- **The task**: Locate the line that contains "for name, node" and the line that contains "before = set(bpy.data.objects)". Copy both of them exactly, together with every line between them, and no others.

- **Records to process**:
=-=-=
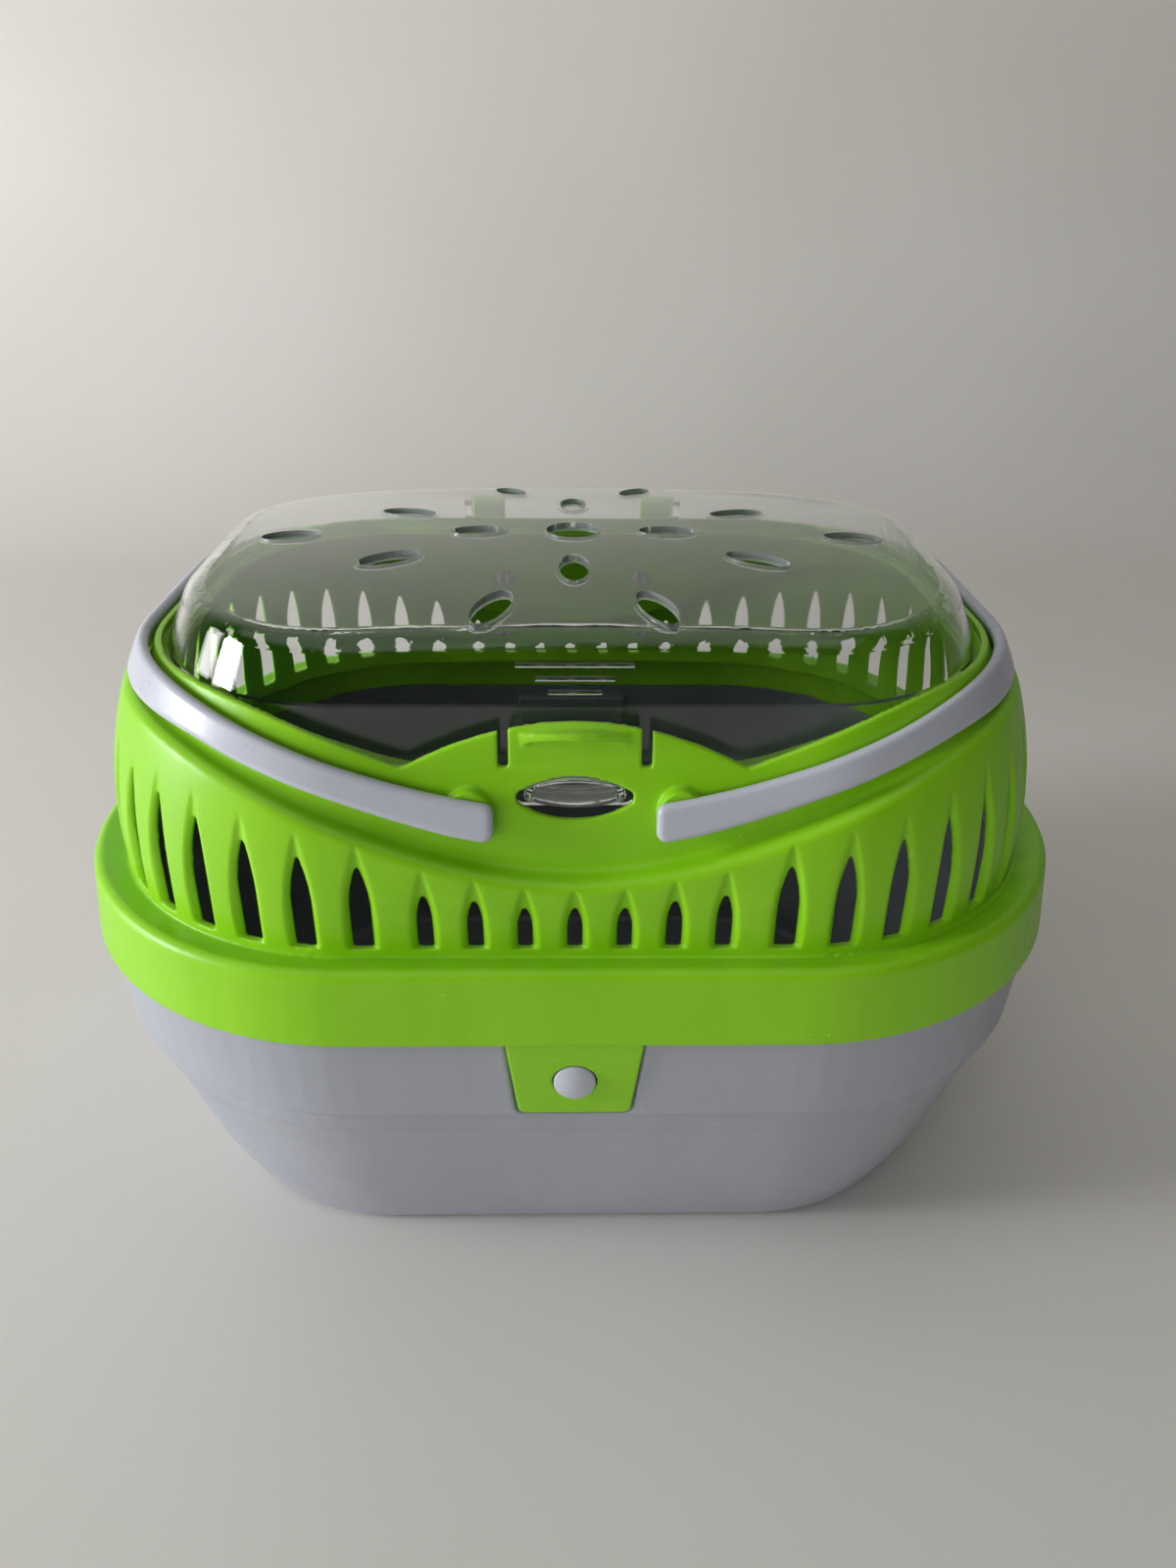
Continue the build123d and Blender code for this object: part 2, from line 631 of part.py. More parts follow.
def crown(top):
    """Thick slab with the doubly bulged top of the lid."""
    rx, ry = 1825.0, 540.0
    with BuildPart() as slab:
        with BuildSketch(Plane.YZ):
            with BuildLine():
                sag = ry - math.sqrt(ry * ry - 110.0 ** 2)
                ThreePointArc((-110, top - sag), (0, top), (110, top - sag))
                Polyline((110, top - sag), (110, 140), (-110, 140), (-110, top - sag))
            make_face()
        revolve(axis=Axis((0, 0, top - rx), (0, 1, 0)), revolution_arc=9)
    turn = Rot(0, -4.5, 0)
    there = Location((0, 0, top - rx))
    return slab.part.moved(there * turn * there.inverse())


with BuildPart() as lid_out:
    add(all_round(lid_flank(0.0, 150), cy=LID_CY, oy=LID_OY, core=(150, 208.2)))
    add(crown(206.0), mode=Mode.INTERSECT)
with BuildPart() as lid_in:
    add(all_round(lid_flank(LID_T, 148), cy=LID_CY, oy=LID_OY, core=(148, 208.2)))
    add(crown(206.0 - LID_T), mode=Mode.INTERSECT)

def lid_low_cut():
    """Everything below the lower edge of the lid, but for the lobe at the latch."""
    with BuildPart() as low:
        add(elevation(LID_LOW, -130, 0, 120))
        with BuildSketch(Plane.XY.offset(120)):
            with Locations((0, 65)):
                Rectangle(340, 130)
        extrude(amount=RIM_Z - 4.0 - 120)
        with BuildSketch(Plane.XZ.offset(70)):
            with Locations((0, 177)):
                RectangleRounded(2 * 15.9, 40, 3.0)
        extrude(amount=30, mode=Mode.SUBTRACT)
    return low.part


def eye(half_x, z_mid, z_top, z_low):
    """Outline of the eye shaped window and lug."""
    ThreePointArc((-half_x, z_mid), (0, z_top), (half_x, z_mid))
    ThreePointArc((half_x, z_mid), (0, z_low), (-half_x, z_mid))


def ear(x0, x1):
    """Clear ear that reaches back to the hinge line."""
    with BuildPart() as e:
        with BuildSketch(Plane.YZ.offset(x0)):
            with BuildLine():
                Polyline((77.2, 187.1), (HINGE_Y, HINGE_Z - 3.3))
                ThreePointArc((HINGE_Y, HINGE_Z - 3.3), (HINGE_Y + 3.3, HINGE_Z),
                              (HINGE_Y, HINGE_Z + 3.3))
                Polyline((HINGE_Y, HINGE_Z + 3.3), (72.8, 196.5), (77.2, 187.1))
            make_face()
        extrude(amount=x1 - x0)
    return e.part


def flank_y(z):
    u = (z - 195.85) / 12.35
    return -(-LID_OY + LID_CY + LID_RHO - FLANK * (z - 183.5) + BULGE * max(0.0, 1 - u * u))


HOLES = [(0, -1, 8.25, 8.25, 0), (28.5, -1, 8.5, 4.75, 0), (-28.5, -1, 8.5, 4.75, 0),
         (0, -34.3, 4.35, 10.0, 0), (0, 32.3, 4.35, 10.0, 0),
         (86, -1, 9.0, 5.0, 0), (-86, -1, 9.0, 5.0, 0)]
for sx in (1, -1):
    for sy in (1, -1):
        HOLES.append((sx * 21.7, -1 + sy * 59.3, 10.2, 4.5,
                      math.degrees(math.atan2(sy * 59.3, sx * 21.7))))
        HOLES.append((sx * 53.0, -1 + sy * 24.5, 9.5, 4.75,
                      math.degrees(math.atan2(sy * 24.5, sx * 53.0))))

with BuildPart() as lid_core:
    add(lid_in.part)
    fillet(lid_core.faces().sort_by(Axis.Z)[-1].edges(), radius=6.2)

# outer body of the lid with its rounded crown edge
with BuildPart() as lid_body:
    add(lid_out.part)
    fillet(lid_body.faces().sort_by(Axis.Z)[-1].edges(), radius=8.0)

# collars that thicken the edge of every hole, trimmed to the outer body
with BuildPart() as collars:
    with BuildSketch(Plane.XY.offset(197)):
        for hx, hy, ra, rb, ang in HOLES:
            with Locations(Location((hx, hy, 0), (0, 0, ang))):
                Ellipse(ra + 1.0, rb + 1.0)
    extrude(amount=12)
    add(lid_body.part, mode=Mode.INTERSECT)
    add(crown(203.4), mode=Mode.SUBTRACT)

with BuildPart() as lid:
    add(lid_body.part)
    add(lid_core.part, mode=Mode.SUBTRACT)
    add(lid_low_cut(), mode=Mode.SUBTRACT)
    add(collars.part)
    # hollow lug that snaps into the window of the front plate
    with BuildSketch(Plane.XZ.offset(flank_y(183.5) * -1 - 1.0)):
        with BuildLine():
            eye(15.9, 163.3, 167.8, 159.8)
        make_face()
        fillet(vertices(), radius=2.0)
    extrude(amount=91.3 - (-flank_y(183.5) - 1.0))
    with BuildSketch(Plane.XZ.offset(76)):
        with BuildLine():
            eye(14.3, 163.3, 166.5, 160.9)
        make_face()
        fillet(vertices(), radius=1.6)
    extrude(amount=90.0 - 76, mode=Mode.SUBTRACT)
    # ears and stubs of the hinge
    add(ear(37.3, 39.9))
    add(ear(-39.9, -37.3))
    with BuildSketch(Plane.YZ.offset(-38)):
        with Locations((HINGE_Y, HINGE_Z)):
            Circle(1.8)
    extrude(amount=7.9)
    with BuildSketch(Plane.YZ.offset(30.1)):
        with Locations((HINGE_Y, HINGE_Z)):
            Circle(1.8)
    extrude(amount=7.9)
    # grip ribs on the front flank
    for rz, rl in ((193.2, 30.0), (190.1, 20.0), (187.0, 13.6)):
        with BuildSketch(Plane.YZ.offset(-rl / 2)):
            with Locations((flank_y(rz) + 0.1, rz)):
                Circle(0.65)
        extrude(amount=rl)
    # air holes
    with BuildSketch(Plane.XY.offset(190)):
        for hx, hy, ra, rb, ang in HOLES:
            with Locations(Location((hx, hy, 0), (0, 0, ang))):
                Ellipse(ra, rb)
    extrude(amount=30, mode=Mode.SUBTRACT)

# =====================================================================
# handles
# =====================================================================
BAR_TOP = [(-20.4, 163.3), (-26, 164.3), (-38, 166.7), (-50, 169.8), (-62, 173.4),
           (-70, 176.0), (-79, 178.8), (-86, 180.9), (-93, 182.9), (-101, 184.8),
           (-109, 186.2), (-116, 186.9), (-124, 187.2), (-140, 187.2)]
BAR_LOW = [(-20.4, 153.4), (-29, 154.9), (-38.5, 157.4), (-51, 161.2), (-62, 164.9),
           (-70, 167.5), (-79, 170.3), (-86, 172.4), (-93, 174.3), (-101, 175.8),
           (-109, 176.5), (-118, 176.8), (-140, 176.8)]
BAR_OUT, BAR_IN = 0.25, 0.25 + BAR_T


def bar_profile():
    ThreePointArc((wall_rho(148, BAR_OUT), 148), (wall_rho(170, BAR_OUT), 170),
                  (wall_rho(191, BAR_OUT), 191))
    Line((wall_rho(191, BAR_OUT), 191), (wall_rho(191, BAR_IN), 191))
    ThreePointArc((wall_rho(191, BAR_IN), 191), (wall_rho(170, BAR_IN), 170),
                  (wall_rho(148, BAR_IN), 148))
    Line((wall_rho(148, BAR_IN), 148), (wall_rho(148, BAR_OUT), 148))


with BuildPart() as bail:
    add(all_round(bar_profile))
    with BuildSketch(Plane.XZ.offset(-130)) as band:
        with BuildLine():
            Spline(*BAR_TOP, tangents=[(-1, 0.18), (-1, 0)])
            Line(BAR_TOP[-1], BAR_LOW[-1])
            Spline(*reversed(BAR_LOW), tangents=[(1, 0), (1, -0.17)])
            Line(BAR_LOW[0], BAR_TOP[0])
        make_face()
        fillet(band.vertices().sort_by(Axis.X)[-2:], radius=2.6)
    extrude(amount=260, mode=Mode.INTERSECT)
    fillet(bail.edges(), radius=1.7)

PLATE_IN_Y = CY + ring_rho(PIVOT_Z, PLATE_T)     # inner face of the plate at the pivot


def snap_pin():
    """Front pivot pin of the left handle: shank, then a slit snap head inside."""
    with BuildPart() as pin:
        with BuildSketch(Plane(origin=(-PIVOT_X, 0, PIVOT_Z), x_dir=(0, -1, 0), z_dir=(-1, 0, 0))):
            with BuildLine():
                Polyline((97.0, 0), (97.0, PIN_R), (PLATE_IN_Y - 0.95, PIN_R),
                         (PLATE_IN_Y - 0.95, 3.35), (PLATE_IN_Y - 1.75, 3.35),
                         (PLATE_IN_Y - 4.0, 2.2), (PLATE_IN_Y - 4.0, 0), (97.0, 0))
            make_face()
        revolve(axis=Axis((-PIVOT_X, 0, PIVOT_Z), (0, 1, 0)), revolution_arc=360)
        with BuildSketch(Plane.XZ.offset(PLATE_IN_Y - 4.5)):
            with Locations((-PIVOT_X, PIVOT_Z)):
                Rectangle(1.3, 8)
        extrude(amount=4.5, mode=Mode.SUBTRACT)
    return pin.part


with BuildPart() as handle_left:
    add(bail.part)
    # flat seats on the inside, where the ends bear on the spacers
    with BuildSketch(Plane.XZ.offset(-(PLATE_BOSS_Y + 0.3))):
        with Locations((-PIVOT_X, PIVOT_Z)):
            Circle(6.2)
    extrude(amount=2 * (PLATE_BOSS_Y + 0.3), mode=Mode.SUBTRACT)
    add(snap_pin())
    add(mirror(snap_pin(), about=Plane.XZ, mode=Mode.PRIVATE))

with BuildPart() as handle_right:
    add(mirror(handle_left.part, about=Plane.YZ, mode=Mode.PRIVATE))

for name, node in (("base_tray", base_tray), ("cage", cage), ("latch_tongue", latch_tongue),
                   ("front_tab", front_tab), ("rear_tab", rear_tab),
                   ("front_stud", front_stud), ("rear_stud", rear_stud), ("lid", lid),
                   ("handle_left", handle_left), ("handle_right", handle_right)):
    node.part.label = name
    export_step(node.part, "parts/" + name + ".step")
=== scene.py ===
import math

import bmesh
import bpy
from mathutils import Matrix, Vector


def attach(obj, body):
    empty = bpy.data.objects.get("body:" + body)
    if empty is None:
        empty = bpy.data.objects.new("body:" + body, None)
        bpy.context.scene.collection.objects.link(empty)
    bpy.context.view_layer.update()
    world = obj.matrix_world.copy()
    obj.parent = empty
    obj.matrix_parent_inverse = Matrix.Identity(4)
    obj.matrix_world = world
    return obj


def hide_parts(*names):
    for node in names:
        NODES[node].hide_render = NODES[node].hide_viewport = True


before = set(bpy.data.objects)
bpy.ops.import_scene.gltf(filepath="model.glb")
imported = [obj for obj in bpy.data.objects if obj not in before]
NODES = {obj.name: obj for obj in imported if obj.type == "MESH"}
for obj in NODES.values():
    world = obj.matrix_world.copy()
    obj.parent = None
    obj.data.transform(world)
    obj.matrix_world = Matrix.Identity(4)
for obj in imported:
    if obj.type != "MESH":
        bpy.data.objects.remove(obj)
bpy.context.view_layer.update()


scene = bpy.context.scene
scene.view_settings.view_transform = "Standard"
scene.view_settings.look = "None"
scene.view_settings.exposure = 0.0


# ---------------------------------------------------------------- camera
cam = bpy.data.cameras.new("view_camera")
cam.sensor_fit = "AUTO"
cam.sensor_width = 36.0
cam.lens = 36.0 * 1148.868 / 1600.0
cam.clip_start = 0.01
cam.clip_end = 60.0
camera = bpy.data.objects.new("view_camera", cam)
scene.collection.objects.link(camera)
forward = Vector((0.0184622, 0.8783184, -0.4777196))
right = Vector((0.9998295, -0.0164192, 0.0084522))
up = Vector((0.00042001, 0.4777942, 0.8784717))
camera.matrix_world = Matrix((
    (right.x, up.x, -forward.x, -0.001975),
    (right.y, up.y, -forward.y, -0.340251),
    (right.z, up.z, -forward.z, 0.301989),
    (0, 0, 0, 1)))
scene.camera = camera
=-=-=
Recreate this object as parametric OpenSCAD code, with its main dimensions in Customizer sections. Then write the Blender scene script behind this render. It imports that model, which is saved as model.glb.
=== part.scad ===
=-=-=
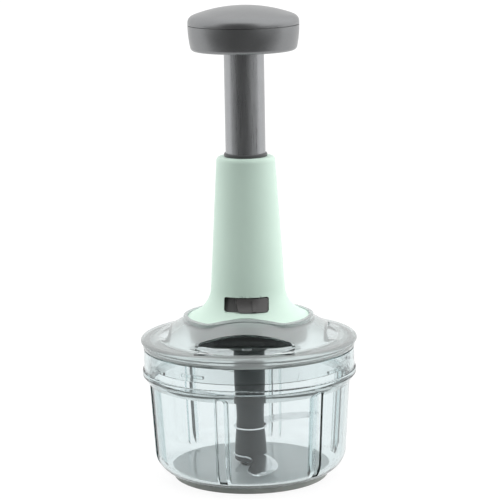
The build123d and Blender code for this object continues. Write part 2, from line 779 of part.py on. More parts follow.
=-=-=
- **Exercise solution**:
for name, node in (("base_tray", base_tray), ("cage", cage), ("latch_tongue", latch_tongue),
                   ("front_tab", front_tab), ("rear_tab", rear_tab),
                   ("front_stud", front_stud), ("rear_stud", rear_stud), ("lid", lid),
                   ("handle_left", handle_left), ("handle_right", handle_right)):
    node.part.label = name
    export_step(node.part, "parts/" + name + ".step")
=== scene.py ===
import math

import bmesh
import bpy
from mathutils import Matrix, Vector


def attach(obj, body):
    empty = bpy.data.objects.get("body:" + body)
    if empty is None:
        empty = bpy.data.objects.new("body:" + body, None)
        bpy.context.scene.collection.objects.link(empty)
    bpy.context.view_layer.update()
    world = obj.matrix_world.copy()
    obj.parent = empty
    obj.matrix_parent_inverse = Matrix.Identity(4)
    obj.matrix_world = world
    return obj


def hide_parts(*names):
    for node in names:
        NODES[node].hide_render = NODES[node].hide_viewport = True


before = set(bpy.data.objects)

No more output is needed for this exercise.